Я как раз встречался на этой неделе (ну, просто для консультации по роману) с Сашей Зотиковым, одним из моих литературных учителей, человеком… Он учился всего на два курса старше меня, но был в литкритике уже тогда таким серьезным авторитетом. Для меня его моральный авторитет совершенно непререкаем. Вот мы пытались найти ответ: а что собственно делает этот биоробот? В частности, у Зотикова есть очаровательная версия: «А что, если это все игра в прятки, если это такой детский замысел, где вот Бог постоянно подает сигналы о своем присутствии, чтобы мы Его искали, он прячется, чтобы мы Его нашли?» Ну, это было высказано как гипотеза, скорее, такая романная. Для меня очень много неотвеченных вопросов. И если бы все были отвечены, я бы бросил писать, потому что пишу я для себя все-таки, для того, чтобы какие-то из себя выбросить проблемы.

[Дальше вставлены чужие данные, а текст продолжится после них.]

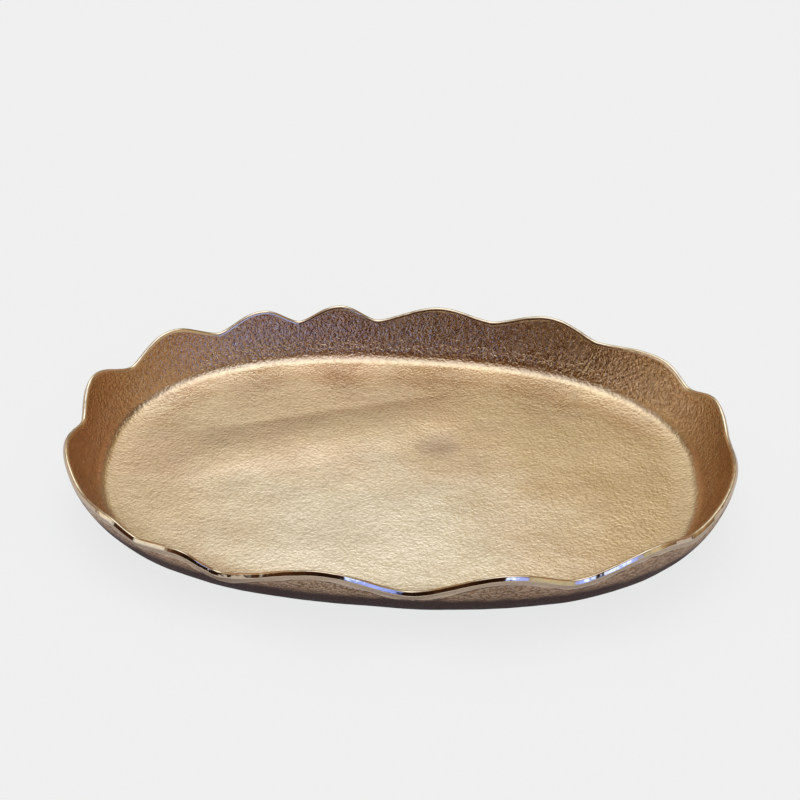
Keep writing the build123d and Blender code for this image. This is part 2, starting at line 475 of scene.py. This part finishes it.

О, Коля Кудин прислал письмо! Замечательный молодой поэт. Коля, если бы у меня был свой журнал, я бы с наслаждением вас напечатал.
«Мои сновидения ярче реальности, реверс ощущений от них продолжительнее бытовых. Жаль просыпаться. Во сне у меня существует параллельный дом, сильные отношения с людьми, которых никогда не встречал. Есть вещие сны и ответы на вопросы, которые были заданы. Но ни один трактат о природе сновидений лично для меня не стал объяснением загадки. А как у вас? И что вы об этом думаете?»
Я во сне чаще всего получаю решения каких-то проблем, которые не могу решить наяву, потому что во сне я свободнее, там все можно. Видите ли, мне представляется, что как есть профессионалы в писании стихов, профессионалы в сочинении пьес, так, наверное, есть профессионалы в видении снов, ведь сон — это ваше творчество бессознательное, это ваша постановка той жизни, которую вы не можете по разным причинам осуществить в реальности. Значит, вы — профессионал-сновидец. И вам надо из этого сделать какой-то материал, какой-то текст.